Practical Stuff Worth Knowing

Tickets work as digital QR codes that you save on your phone or print out. The funicular base station has a kiosk if you want to buy on the day, but in summer the kiosk queue can be 15-20 minutes; pre-buying online is the right move during peak months.
Operating hours: typically 9.10am first ascent, 9.40pm last descent in peak summer. Off-season the last descent moves earlier, sometimes 6.40pm in shoulder weeks. Check the official Harderbahn website for the actual schedule on your travel date — the operator publishes the daily timetable a week ahead.
Family considerations: the funicular is fully wheelchair-accessible at both ends, and the summit pavilion has step-free access to the bridge. Strollers are easy. The summit playground is small but functional for kids who need to burn energy after the funicular ride.
Pairing With the Rest of Your Switzerland Trip

The Harder Kulm fits best into an Interlaken-based Bernese Oberland trip. Pair it with the Jungfraujoch, Grindelwald, and the paragliding flight for a complete week of high-altitude Bernese Oberland activities. For the budget-conscious traveller, the Harder Kulm is the only one of these that does not require a serious budget commitment.

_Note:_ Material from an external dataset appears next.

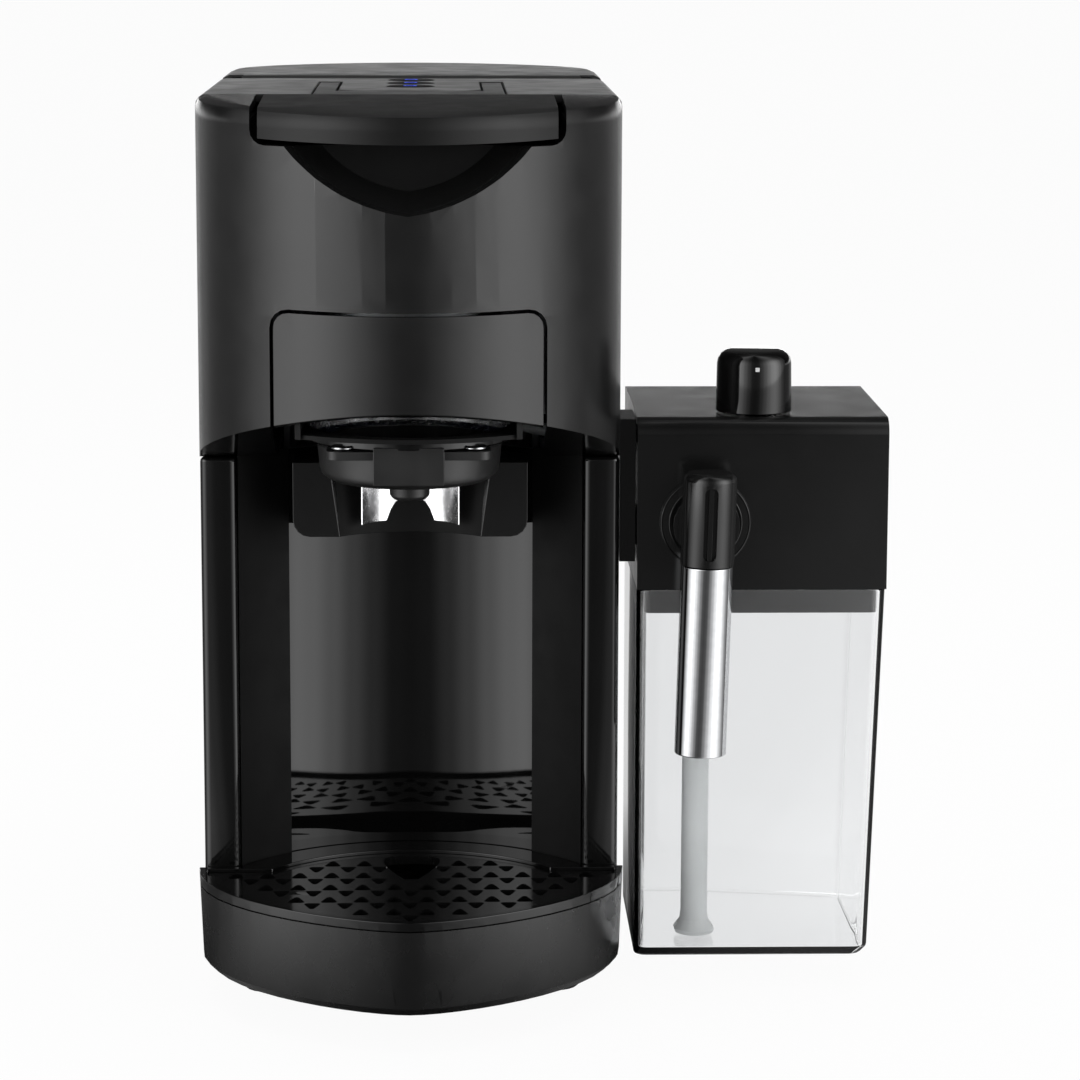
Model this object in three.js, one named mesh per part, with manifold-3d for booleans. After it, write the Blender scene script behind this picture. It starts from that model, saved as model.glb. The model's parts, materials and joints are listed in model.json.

If you are doing a wider Switzerland loop, the Harder Kulm is the easy single-attraction add-on for an Interlaken transit day. Travelling from Lucerne to Geneva via Interlaken? Stop for half a day, do the funicular, get the photograph, eat in town, continue west. The funicular makes Interlaken worth a stop even if you do not have time for the bigger excursions.
One last note. The Harder Kulm runs limited evening sailings in midsummer — the last funicular up is sometimes 8.40pm with last descent at 9.10pm. These late slots are the best for photography because the light is at its softest and the bridge is essentially empty. Worth checking the schedule on the morning of your visit and shifting your booking if a late slot is available.